For years it has been a (funny) bone of contention; a motion that has divided the polocrosse nation. Now it seems that there is a movement to finally get the IPC to make a ruling one way or another. At the IPC council meeting in June a great number of rule changes will be discussed (about 200 I believe but I’m sure the Chief Umpire will correct me if I am wrong) and most of them are minor things such as changing the word ‘carnival’ to ‘tournament’ in the official rule books.

There are also a few bigger issues and one of them is banning the overarm throw. The Australians hate it, the Africans love it and the Europeans are split over it. The argument for banning it hinges on it being judged to be unfair to number threes. Indeed, it is disheartening to work the area brilliantly, only to have the player pull back and lob it over your head. However, (as anyone who has watched Simon Shearing will tell you) you can lob a ball quite effectively underarm as well and then there are the brilliant overarms (often thrown by Zims or South Africans) at a flat out gallop as they disappear over the back line which somehow go between the posts; no one can argue that those throws aren’t skillful or are in anyway boring. Indeed, some of the best goals I have seen scored have come from overarm throws.

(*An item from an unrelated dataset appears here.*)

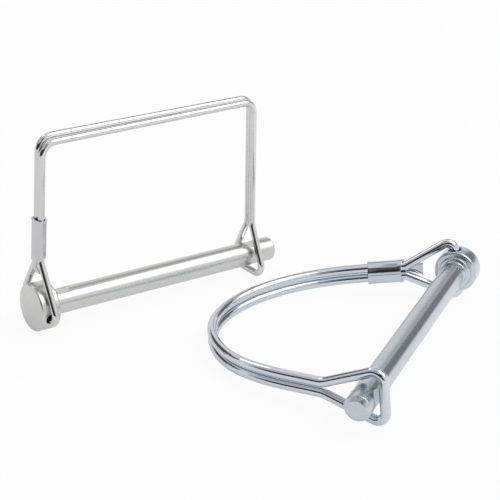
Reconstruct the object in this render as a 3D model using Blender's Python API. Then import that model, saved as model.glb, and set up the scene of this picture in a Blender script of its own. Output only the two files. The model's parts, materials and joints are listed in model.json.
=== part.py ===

It is true that a player with a brilliant over arm shot does not necessarily have to be a brilliant horse man or be on a brilliant horse to score; they can simply burn across the goal mouth, turn in their saddle and throw a rocket over arm straight down the goal judge’s throat. It has been said that this isn’t right, that polocrosse is about an man and horse working together in order to score goals. However, if you ban the overarm you are faced with the prospect of far slower games (particularly at lower levels) while number ones work their areas for far longer trying to get a nice safe underarm throw.

Of course with time people will develop and change their games in order to cope with the lack of an overarm and will develop their out-the-side underarm throws but that doesn’t necessarily mean it is good thing. Overarm shots are exciting and as the polocrosse community in the UK strives to grow and attract more players and spectators, banning the overarm may be a very dangerous thing to do as it might slow the game down and make it less high scoring, which in turn may make it a lot less marketable to potential sponsors and supporters.

*(I am not sure whether it is simply the right to throw a goal overarm that will be banned or the right to throw any overarm passes as well. I’m sure someone will clarify it for me and then I will let you all know.)